The three major indices slumped by around 3 percent each by Wednesday's close, with the blue chip Dow Jones Industrial Average suffering its largest percentage loss of the year. Bond investors pushed the yield on the 30-year Treasury bond to a record low.

Causing even more concern: The yield on the 2-year Treasury note briefly went above the yield on the 10-year Treasury note, the sort of "inversion" that, when it proves durable, has preceded prior U.S. recessions.

Trump himself took note of the development, blasting the Fed chair he appointed as "clueless" in a tweet citing the "CRAZY INVERTED YIELD CURVE."

It was perhaps the most dramatic bit of evidence yet of just how the landscape for the Fed has changed over the past few months, from one that Chairman Jerome Powell deemed "remarkably positive" as of last October, to one of rising risks for the United States' record-setting, decade-long expansion.

As of last fall, the Fed thought the economy, fueled by the Trump administration's massive $1.5 trillion tax cut package and spending plans, would grow strongly enough to justify steadily higher rates.

At that point the threat of a recession seemed distant unless some sort of outside event intervened to throw the economy off course — something similar to the collapse of the dot-com stock market bubble ahead of the brief 2001 recession, or the implosion of the housing and credit markets ahead of the more serious 2007-2009 Great Recession.

Yet, as Trump's trade rhetoric and his imposition of tariffs on trading partners ratcheted up this year, investors have acted as if a breaking point had been reached.

Global trade flows have dropped.
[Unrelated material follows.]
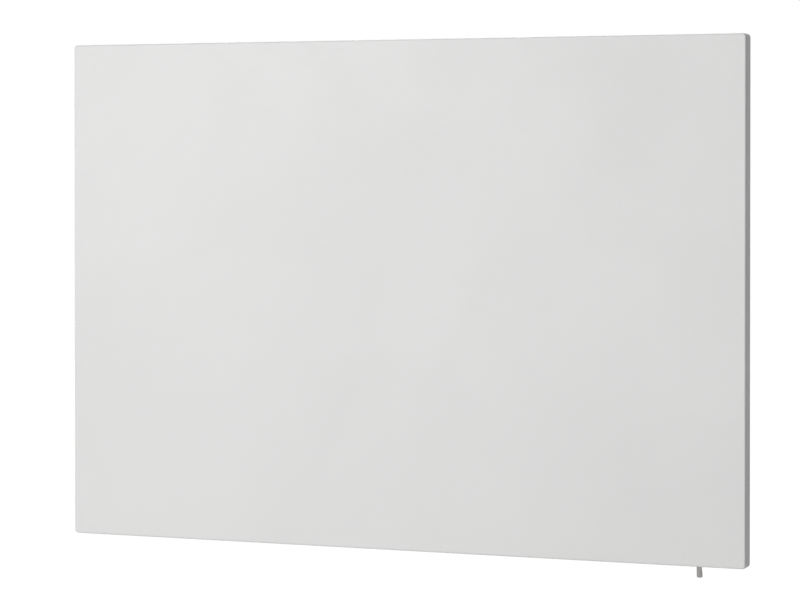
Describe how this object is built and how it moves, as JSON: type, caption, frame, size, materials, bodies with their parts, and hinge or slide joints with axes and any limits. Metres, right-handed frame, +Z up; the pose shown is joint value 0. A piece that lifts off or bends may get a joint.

Economic growth in Germany, a bellwether economy of sorts given its reliance on exports, contracted in the second quarter. Data also showed industrial output in China fell to more than a 17-year-low in July. Indices of uncertainty also have spiked.

If Fed policy suddenly seemed out of step, it was perhaps inevitable given the difficulty of keeping up with Trump's whipsaw approach to trade policy, and the growing sense that the fallout may be deeper and longer lasting than expected.

"The challenge is that Trump's trade policy has proven so erratic that you cannot relieve the sense of uncertainty," as firms adjust to what may be a years-long rearrangement of global supply chains and cost structures, said Tim Duy, an economics professor at the University of Oregon. "So the question becomes is policy going to be easing enough ... or remain so tight that the economy remains vulnerable?"

Investors in federal funds futures contracts are currently pricing in a quarter-point rate cut at each of the Fed's remaining three policy meetings in 2019. That would take the benchmark fed funds rate to a range of between 1.25 percent and 1.50 percent.

Along with the rate cut at the last Fed meeting in July, it would also mean the central bank will have used up almost half the rate-cut "ammunition" assembled during a slow-moving, and ultimately truncated, series of rate increases begun in 2015.

For Trump, who is hoping to make the economy a central part of his case for his 2020 re-election campaign, further rate cuts could not come fast enough. He has been berating the Fed for its rate increases for more than a year — since even before his trade rift with China morphed from being considered an economic annoyance to a larger and potentially durable risk.

Compared to the prior two recessions, the Fed may actually be ahead of the curve.

In both the 2001 and 2007 downturns, the Fed raised rates even after the yield curve inverted and did not cut until just a few months before the start of recession about a year later.

In the current case, it signaled a policy shift in January, when it removed the expectation of further rate hikes from the table, and then cut rates two weeks before Wednesday's yield curve inversion.

Whether that proves adequate is another matter.